■ RECORDS FOR THE EXERCISE:
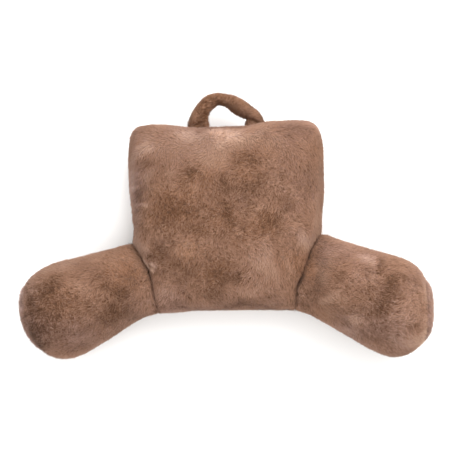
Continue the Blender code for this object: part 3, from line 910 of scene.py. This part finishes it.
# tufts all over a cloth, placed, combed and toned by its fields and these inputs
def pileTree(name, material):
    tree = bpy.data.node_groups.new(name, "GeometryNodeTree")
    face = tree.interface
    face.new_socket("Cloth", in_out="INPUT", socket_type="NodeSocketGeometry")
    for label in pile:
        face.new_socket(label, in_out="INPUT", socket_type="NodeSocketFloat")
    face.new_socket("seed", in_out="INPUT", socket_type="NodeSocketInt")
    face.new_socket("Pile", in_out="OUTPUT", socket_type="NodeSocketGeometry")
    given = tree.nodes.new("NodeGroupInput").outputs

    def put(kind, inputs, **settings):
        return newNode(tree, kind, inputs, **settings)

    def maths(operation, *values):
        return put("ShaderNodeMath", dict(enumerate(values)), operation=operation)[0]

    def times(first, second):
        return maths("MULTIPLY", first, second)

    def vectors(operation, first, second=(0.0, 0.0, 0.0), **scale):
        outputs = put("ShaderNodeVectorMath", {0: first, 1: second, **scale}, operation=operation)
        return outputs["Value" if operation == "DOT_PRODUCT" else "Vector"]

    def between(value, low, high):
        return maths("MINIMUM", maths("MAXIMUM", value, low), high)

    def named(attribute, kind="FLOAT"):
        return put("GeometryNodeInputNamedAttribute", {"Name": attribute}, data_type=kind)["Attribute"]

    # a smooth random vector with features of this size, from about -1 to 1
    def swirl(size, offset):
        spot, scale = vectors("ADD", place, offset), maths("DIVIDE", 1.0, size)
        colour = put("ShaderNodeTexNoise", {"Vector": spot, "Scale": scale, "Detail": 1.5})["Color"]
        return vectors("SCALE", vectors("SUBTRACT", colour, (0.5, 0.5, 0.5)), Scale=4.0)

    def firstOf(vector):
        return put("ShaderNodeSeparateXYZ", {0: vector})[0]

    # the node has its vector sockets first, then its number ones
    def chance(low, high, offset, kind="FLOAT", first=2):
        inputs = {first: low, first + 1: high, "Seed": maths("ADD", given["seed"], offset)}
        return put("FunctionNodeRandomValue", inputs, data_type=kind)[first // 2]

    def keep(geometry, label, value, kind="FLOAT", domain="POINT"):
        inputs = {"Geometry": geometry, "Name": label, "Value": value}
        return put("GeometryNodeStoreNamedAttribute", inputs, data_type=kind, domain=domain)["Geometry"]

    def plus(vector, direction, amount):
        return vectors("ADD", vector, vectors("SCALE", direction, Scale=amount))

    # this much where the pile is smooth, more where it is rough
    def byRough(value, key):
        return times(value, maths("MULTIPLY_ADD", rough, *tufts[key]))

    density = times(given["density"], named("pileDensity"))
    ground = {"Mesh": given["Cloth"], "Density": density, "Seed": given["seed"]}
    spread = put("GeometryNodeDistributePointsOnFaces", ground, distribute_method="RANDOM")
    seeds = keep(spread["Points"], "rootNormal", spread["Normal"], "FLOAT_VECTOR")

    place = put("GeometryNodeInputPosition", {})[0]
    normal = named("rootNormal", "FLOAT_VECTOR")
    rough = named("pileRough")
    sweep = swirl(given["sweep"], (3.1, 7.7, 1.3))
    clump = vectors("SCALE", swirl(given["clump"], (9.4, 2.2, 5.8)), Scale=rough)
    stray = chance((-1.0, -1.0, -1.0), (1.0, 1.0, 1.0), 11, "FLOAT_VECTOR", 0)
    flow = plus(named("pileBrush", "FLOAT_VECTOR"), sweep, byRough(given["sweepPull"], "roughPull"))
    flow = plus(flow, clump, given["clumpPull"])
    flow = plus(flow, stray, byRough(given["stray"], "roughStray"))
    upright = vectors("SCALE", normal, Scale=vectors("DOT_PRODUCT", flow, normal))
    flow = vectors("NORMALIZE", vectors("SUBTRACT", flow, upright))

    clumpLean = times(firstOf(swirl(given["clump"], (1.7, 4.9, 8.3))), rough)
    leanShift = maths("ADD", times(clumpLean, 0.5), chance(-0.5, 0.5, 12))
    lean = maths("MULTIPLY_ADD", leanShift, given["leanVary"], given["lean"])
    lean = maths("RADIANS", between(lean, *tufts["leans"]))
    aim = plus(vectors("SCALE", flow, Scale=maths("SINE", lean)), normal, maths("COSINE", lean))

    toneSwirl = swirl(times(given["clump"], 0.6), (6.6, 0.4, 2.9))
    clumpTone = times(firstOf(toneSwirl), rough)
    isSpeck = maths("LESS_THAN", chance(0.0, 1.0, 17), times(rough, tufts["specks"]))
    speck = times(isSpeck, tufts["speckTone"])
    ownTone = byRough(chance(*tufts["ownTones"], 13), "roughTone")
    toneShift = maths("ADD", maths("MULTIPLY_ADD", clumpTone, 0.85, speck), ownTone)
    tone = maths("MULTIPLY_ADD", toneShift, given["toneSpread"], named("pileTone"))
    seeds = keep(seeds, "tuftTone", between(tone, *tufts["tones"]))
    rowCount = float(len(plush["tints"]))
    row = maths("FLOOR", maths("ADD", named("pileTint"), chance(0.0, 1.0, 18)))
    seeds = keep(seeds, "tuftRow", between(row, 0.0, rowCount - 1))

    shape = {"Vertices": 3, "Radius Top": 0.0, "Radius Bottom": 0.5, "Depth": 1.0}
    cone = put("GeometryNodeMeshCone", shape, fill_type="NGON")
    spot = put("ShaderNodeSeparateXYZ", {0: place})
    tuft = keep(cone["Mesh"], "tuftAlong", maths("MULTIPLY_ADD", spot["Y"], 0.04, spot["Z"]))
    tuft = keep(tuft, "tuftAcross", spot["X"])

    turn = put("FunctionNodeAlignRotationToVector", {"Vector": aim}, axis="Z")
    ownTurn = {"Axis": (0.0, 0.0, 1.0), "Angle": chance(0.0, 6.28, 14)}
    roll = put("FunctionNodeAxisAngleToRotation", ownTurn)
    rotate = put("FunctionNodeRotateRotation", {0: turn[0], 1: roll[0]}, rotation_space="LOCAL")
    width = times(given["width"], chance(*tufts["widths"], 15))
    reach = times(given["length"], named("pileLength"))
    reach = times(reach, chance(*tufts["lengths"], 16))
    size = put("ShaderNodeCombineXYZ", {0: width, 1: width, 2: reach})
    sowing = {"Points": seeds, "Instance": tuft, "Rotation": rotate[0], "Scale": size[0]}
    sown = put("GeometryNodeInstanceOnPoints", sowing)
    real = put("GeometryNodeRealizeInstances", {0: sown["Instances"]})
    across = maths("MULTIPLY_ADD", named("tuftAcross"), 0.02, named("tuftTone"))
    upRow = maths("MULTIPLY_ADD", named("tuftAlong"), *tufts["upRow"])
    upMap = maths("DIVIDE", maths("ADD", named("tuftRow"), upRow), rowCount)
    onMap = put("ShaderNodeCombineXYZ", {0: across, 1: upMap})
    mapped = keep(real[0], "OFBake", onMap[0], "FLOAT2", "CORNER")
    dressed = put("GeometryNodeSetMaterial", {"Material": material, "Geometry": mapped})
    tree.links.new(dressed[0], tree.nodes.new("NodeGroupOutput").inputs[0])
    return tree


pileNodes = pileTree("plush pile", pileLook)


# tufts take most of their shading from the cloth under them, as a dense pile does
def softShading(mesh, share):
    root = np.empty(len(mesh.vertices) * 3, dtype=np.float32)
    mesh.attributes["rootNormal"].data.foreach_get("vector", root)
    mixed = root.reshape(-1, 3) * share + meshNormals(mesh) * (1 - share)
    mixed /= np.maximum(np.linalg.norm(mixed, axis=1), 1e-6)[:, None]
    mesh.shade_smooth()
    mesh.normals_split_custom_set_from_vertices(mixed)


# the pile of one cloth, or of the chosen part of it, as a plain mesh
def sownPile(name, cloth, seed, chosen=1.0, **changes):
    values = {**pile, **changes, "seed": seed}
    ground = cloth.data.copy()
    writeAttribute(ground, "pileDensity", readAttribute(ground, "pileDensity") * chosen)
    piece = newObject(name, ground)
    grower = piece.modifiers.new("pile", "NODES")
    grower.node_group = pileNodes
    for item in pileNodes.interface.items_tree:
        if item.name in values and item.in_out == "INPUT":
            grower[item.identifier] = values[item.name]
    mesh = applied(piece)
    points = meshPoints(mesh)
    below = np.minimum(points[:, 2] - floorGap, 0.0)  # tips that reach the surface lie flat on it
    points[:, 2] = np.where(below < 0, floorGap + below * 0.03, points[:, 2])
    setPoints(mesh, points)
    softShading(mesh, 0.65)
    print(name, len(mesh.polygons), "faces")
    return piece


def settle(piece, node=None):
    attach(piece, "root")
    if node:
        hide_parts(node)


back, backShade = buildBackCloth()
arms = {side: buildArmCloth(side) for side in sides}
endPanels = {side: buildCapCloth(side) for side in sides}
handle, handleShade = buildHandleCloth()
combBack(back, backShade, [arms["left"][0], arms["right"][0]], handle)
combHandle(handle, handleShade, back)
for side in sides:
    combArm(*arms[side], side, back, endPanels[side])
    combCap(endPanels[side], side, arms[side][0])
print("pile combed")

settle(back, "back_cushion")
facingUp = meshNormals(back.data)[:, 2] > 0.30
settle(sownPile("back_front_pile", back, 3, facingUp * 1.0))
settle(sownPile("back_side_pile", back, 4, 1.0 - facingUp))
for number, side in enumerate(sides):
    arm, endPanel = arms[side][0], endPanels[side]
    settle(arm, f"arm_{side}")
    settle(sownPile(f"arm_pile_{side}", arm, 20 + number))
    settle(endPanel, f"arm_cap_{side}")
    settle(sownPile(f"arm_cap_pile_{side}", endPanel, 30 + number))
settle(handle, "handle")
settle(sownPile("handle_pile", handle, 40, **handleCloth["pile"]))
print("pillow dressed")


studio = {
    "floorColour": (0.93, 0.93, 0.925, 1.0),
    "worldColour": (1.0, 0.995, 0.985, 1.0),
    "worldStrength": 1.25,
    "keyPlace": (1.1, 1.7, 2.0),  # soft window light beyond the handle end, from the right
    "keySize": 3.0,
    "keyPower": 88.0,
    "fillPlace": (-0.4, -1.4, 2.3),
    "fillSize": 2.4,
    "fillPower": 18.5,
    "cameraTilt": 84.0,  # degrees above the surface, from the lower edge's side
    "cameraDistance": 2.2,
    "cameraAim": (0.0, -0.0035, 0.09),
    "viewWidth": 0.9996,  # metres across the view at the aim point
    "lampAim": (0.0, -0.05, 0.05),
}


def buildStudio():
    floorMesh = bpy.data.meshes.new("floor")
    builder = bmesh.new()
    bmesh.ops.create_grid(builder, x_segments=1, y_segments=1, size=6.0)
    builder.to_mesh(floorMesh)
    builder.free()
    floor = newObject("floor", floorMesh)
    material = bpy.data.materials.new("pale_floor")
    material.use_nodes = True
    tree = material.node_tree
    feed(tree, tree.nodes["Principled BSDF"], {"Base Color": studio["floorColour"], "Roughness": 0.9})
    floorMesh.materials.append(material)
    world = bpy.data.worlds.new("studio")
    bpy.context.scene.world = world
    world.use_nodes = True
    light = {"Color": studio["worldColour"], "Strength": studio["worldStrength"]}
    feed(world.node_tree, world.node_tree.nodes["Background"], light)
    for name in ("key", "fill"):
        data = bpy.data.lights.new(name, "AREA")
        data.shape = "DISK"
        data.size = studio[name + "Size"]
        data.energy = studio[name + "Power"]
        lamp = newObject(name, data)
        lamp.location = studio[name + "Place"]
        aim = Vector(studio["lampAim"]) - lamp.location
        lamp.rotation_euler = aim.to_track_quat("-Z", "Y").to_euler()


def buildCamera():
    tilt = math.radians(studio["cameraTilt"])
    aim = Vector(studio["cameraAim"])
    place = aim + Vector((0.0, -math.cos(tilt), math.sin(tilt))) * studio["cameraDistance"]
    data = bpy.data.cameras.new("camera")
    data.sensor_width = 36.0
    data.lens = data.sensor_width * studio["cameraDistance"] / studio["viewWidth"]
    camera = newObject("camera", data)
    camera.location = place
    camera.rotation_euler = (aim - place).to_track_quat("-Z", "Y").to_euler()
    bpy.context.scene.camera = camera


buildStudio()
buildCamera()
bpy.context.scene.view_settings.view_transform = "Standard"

* * *

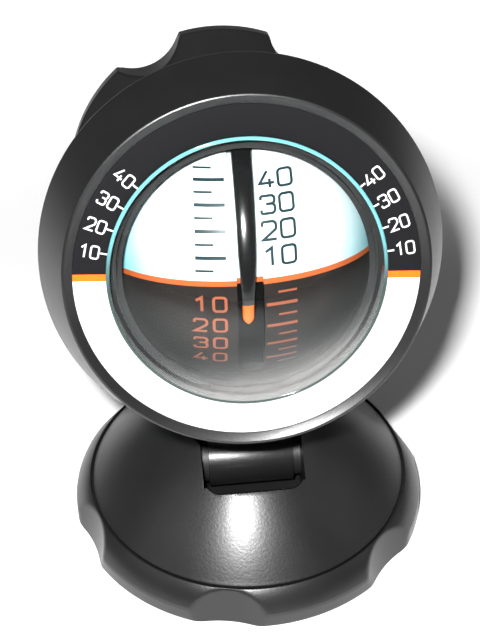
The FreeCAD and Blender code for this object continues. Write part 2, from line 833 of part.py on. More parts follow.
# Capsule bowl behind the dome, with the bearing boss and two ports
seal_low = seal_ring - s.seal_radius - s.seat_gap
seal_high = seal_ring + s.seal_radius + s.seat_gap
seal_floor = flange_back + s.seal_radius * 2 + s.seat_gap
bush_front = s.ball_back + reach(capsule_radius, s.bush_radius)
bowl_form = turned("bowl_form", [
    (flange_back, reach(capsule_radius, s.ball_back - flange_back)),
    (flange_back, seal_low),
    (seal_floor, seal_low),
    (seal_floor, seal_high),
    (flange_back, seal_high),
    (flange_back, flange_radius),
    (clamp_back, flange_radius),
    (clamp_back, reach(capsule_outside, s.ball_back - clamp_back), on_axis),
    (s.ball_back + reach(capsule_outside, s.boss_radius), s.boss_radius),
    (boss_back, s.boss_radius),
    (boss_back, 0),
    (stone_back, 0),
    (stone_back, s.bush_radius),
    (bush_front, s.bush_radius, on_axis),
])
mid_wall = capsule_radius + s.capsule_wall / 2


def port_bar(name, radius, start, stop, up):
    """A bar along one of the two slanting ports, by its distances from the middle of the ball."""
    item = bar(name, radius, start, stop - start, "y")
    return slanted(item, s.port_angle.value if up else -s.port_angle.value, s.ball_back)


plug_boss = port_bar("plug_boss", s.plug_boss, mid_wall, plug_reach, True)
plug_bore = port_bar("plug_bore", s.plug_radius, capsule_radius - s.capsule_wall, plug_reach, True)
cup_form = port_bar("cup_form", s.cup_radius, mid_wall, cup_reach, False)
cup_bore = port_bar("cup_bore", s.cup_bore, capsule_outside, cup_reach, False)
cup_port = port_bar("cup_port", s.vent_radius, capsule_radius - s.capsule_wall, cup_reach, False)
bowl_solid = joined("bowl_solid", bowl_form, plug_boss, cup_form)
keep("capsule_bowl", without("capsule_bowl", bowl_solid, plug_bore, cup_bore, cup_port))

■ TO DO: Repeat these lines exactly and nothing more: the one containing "The FreeCAD and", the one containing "plug_bore, cup_bore, cup_port))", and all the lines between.

■ OUTPUT BELOW:
The FreeCAD and Blender code for this object continues. Write part 2, from line 833 of part.py on. More parts follow.
# Capsule bowl behind the dome, with the bearing boss and two ports
seal_low = seal_ring - s.seal_radius - s.seat_gap
seal_high = seal_ring + s.seal_radius + s.seat_gap
seal_floor = flange_back + s.seal_radius * 2 + s.seat_gap
bush_front = s.ball_back + reach(capsule_radius, s.bush_radius)
bowl_form = turned("bowl_form", [
    (flange_back, reach(capsule_radius, s.ball_back - flange_back)),
    (flange_back, seal_low),
    (seal_floor, seal_low),
    (seal_floor, seal_high),
    (flange_back, seal_high),
    (flange_back, flange_radius),
    (clamp_back, flange_radius),
    (clamp_back, reach(capsule_outside, s.ball_back - clamp_back), on_axis),
    (s.ball_back + reach(capsule_outside, s.boss_radius), s.boss_radius),
    (boss_back, s.boss_radius),
    (boss_back, 0),
    (stone_back, 0),
    (stone_back, s.bush_radius),
    (bush_front, s.bush_radius, on_axis),
])
mid_wall = capsule_radius + s.capsule_wall / 2


def port_bar(name, radius, start, stop, up):
    """A bar along one of the two slanting ports, by its distances from the middle of the ball."""
    item = bar(name, radius, start, stop - start, "y")
    return slanted(item, s.port_angle.value if up else -s.port_angle.value, s.ball_back)


plug_boss = port_bar("plug_boss", s.plug_boss, mid_wall, plug_reach, True)
plug_bore = port_bar("plug_bore", s.plug_radius, capsule_radius - s.capsule_wall, plug_reach, True)
cup_form = port_bar("cup_form", s.cup_radius, mid_wall, cup_reach, False)
cup_bore = port_bar("cup_bore", s.cup_bore, capsule_outside, cup_reach, False)
cup_port = port_bar("cup_port", s.vent_radius, capsule_radius - s.capsule_wall, cup_reach, False)
bowl_solid = joined("bowl_solid", bowl_form, plug_boss, cup_form)
keep("capsule_bowl", without("capsule_bowl", bowl_solid, plug_bore, cup_bore, cup_port))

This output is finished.